Find representatives for equivalence classes of $\sim_L$ for $L=\{0^m 1^n\mid m\ne n\}$.
My try:
First, I proved that there are infinite equivalence classes (assumed it is regular and got a contradiction to the pumping lemma).
Now, I'm understanding that $\left[\varepsilon\right],[1]$ are representatives. Also, for any $m\ne n$ we can write that $x=0^m$ and $y=0^n$ are in different equivalence classes as $z=1^n$ guarantees that $xz\in L$, but $yz\notin L$.
I doubt that those are all of the equivalence classes. As a matter of fact, I think that there is no way to represent each equivalence class of this language.

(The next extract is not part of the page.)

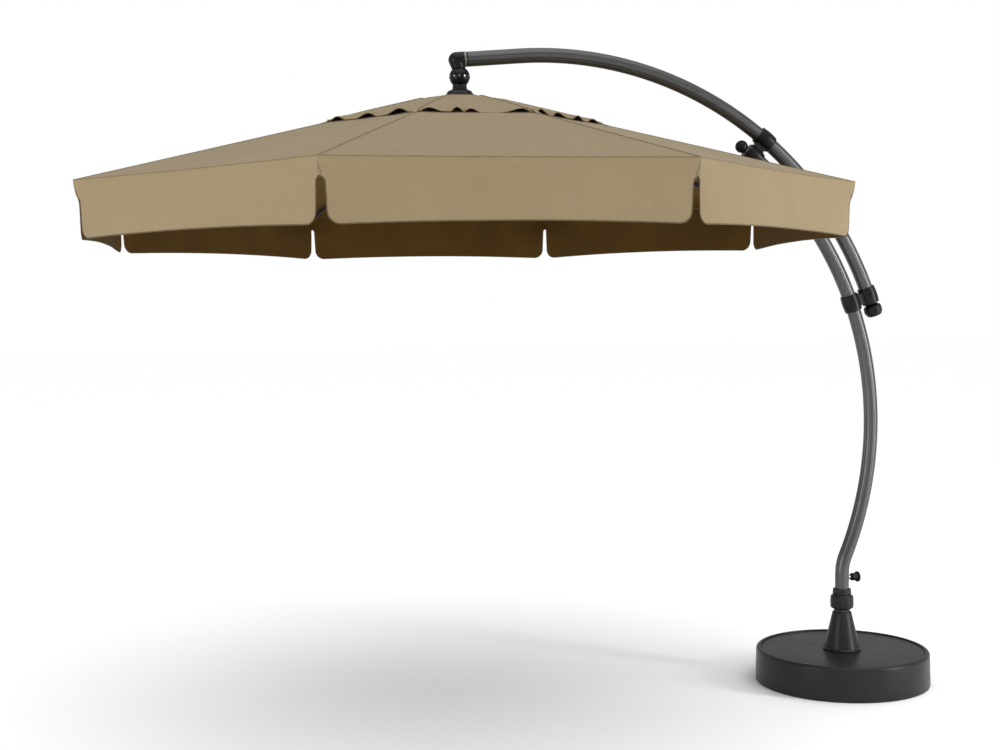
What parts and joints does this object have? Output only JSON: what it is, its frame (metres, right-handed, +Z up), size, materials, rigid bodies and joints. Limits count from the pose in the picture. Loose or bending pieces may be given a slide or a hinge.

Any help will be appreciated, thanks!
There are quite a few equivalence classes, but they can be identified.
The class $[1]$ consists of the words $0^m1^n$ with $m<n$: any extension that contains a $0$ takes these words out of $L$, and any extension without a $0$ leaves them in $L$.
For each $k\ge 1$ there is a class $[0^k1]$ that consists of the words $0^{k+n}1^{1+n}$ with $n\ge 0$: any extension that contains a $0$ takes these words out of $L$, as does the extension $1^{k-1}$, but all other extensions without a $0$ leave them in $L$.
These can be combined into a single description: for each $k\ge 0$ we have a class $[0^k1]$.
There is a class $[10]$ that consists of all words that contain $10$ as a substring: no extension of any of these words is in $L$.
Finally, for each $k\ge 0$ there is a class $[0^k]$ that contains only the word $0^k$. (The $k=0$ case is of course $[\epsilon]$.) The extensions that put $\epsilon$ in $L$ are precisely the words in $L$, and no other string has this property. For $k>0$ the extensions that keep $0^k$ in $L$ are the words in $L$ that are not of the form $0^n1^{n+k}$ for some $n\ge 0$, and here again $0^k$ is the only string with this property.
I’ll leave it to you to verify that these classes are distinct, and that they exhaust the possibilities.